Material provided:

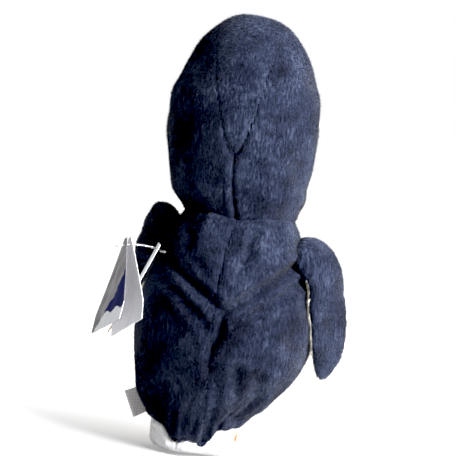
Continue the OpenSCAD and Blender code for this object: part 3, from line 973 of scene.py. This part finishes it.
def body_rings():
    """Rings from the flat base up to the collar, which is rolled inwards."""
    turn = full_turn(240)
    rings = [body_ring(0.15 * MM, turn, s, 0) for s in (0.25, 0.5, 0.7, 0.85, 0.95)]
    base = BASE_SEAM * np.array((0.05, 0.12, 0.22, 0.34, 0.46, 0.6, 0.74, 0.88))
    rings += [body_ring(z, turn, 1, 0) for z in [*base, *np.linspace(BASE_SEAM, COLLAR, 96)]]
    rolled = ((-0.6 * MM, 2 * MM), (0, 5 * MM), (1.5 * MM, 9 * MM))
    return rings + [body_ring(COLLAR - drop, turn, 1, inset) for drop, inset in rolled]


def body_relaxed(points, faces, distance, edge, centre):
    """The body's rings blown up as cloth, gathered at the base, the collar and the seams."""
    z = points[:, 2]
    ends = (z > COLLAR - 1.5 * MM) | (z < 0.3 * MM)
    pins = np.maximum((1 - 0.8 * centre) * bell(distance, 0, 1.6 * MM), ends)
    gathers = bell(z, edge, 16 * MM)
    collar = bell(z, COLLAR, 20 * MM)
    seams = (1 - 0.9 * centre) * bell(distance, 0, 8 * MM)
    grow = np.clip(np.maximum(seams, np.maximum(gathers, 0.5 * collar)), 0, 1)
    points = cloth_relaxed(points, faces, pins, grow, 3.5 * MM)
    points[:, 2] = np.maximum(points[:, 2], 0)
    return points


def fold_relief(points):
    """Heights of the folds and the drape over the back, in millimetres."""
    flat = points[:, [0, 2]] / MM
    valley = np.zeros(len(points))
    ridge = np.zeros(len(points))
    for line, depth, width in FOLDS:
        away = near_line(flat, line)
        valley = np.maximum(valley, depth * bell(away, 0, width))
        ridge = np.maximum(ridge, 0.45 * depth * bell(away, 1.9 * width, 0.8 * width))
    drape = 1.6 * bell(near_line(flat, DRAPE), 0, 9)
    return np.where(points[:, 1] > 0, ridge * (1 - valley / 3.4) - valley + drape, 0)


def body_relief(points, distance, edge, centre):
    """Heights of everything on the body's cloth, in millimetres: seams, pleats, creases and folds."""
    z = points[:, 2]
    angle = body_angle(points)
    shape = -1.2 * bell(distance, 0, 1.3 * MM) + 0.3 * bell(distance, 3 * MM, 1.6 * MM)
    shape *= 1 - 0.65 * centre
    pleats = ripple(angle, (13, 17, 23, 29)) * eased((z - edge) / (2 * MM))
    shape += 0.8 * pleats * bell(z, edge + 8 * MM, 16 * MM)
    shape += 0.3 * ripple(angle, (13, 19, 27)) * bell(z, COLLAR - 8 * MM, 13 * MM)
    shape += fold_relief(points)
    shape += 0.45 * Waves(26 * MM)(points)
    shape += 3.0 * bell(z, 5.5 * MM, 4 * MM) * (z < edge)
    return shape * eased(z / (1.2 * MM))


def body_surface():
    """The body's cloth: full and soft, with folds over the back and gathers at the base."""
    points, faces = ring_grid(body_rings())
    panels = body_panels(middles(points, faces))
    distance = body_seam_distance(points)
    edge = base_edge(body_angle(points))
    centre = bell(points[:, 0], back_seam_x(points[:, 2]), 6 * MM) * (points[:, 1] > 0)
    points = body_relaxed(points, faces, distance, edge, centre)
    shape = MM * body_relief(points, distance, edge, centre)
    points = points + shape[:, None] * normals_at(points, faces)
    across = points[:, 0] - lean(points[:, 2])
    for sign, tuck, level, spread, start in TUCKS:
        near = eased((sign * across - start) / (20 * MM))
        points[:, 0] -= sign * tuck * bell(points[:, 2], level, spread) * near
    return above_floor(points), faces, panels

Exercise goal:
Go through the listing and print each line exactly as it appears.

Full output:
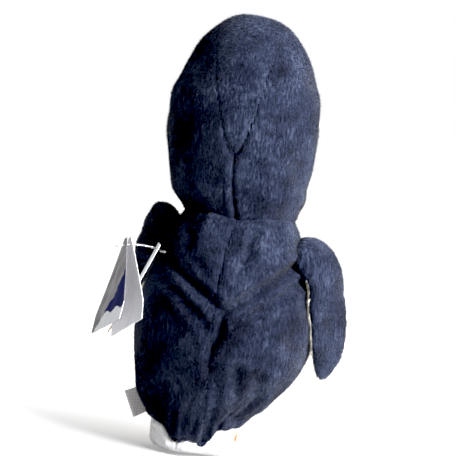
Continue the OpenSCAD and Blender code for this object: part 3, from line 973 of scene.py. This part finishes it.
def body_rings():
    """Rings from the flat base up to the collar, which is rolled inwards."""
    turn = full_turn(240)
    rings = [body_ring(0.15 * MM, turn, s, 0) for s in (0.25, 0.5, 0.7, 0.85, 0.95)]
    base = BASE_SEAM * np.array((0.05, 0.12, 0.22, 0.34, 0.46, 0.6, 0.74, 0.88))
    rings += [body_ring(z, turn, 1, 0) for z in [*base, *np.linspace(BASE_SEAM, COLLAR, 96)]]
    rolled = ((-0.6 * MM, 2 * MM), (0, 5 * MM), (1.5 * MM, 9 * MM))
    return rings + [body_ring(COLLAR - drop, turn, 1, inset) for drop, inset in rolled]


def body_relaxed(points, faces, distance, edge, centre):
    """The body's rings blown up as cloth, gathered at the base, the collar and the seams."""
    z = points[:, 2]
    ends = (z > COLLAR - 1.5 * MM) | (z < 0.3 * MM)
    pins = np.maximum((1 - 0.8 * centre) * bell(distance, 0, 1.6 * MM), ends)
    gathers = bell(z, edge, 16 * MM)
    collar = bell(z, COLLAR, 20 * MM)
    seams = (1 - 0.9 * centre) * bell(distance, 0, 8 * MM)
    grow = np.clip(np.maximum(seams, np.maximum(gathers, 0.5 * collar)), 0, 1)
    points = cloth_relaxed(points, faces, pins, grow, 3.5 * MM)
    points[:, 2] = np.maximum(points[:, 2], 0)
    return points


def fold_relief(points):
    """Heights of the folds and the drape over the back, in millimetres."""
    flat = points[:, [0, 2]] / MM
    valley = np.zeros(len(points))
    ridge = np.zeros(len(points))
    for line, depth, width in FOLDS:
        away = near_line(flat, line)
        valley = np.maximum(valley, depth * bell(away, 0, width))
        ridge = np.maximum(ridge, 0.45 * depth * bell(away, 1.9 * width, 0.8 * width))
    drape = 1.6 * bell(near_line(flat, DRAPE), 0, 9)
    return np.where(points[:, 1] > 0, ridge * (1 - valley / 3.4) - valley + drape, 0)


def body_relief(points, distance, edge, centre):
    """Heights of everything on the body's cloth, in millimetres: seams, pleats, creases and folds."""
    z = points[:, 2]
    angle = body_angle(points)
    shape = -1.2 * bell(distance, 0, 1.3 * MM) + 0.3 * bell(distance, 3 * MM, 1.6 * MM)
    shape *= 1 - 0.65 * centre
    pleats = ripple(angle, (13, 17, 23, 29)) * eased((z - edge) / (2 * MM))
    shape += 0.8 * pleats * bell(z, edge + 8 * MM, 16 * MM)
    shape += 0.3 * ripple(angle, (13, 19, 27)) * bell(z, COLLAR - 8 * MM, 13 * MM)
    shape += fold_relief(points)
    shape += 0.45 * Waves(26 * MM)(points)
    shape += 3.0 * bell(z, 5.5 * MM, 4 * MM) * (z < edge)
    return shape * eased(z / (1.2 * MM))


def body_surface():
    """The body's cloth: full and soft, with folds over the back and gathers at the base."""
    points, faces = ring_grid(body_rings())
    panels = body_panels(middles(points, faces))
    distance = body_seam_distance(points)
    edge = base_edge(body_angle(points))
    centre = bell(points[:, 0], back_seam_x(points[:, 2]), 6 * MM) * (points[:, 1] > 0)
    points = body_relaxed(points, faces, distance, edge, centre)
    shape = MM * body_relief(points, distance, edge, centre)
    points = points + shape[:, None] * normals_at(points, faces)
    across = points[:, 0] - lean(points[:, 2])
    for sign, tuck, level, spread, start in TUCKS:
        near = eased((sign * across - start) / (20 * MM))
        points[:, 0] -= sign * tuck * bell(points[:, 2], level, spread) * near
    return above_floor(points), faces, panels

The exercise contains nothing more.